Isabel awakes early the next morning to the sound of the army on the move. Isabel is in despair: The battle is coming, her relationship with Ruth is getting even worse after their falling-out over the papers, she’s worried the Hallahans won’t keep them on after the army moves out, and she needs expensive and hard-to-find paper and ink to forge new free papers for herself and her sister.
She finds the Widow Hallahan and Miss Marrow, who seem surprised to see her, having expected Mister Hallahan to have fetched her earlier. Isabel thinks they’re lying about something, but she’s not sure what. She asks them directly about her wages and their future employment, and Widow Hallahan is mysterious with her. When she offers them sweets, Isabel remembers a very familiar scene when Ruth was kidnapped, and realizes that Mister Hallahan is “coming to kidnap us. Steal us. Sell us” (207). Pretending to go and fetch Ruth, Isabel prepares to get on the road again.
Isabel fetches Ruth and gathers their possessions, taking along with her two wooden bats from the laundry: “If captured, we’d fight as long and hard as we could” (209). Ruth at first resists her, but Isabel persuades her to run by telling her that bad men are coming. Ruth’s memories of the overseer Prentiss who used to abuse her persuade her to follow her sister, and the two prepare to flee.

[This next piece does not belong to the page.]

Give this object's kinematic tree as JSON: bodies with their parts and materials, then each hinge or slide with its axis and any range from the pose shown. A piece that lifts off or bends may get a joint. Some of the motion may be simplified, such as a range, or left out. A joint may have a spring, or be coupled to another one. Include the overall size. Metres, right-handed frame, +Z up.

The midsection of the book brings the children closer to the heart of the war, and to all of its dangers and moral dilemmas. As Isabel, Curzon, Ruth, and Aberdeen try to make their way through the war-torn landscape, they encounter the dangers of travel and other people. Even with the free papers that, in Isabel’s words, prove “the whos and whys and hows of their being” (29), the children are at continual risk from unscrupulous white people who see them as less than human.
While Isabel and Curzon both feel this injustice deeply, they struggle against it in different ways. Curzon’s answer is to join the Patriots, fighting for an ideal of freedom that he hopes might come to encompass black people. Isabel sees this as short-sighted, reading the world on a strictly individual level, looking out for herself and her loved ones first and foremost; ideals, she’s observed, don’t always carry over into practice. Aberdeen’s position provides a further note of difficulty. His choice to join the British illuminates and complicates the Revolutionary stories the American reader might have in mind from school. Aberdeen seeks liberty pragmatically, trying to make the smartest possible decision, working from his observations of the behavior of the two forces rather than their stated ideals. There isn’t a clear and patriotic story of triumph here, only the human story of struggle, compromise, and hope.
Around these moral and historical questions, Anderson builds the sensory world of the early States: a landscape of bustle, commerce, and a lot of strong smells. Isabel and Ruth’s work in the laundry means they see all the grisly realities of 18th-century illness, and Anderson describes their labor at length: This world is held together with grueling, constant, and often unpleasant work. The characters’ voices are also evocative: When Curzon and Isabel fight, their colorful speech, flavored with insults like “looby” and “blatherskite,” helps to place the reader in a world like and unlike our own.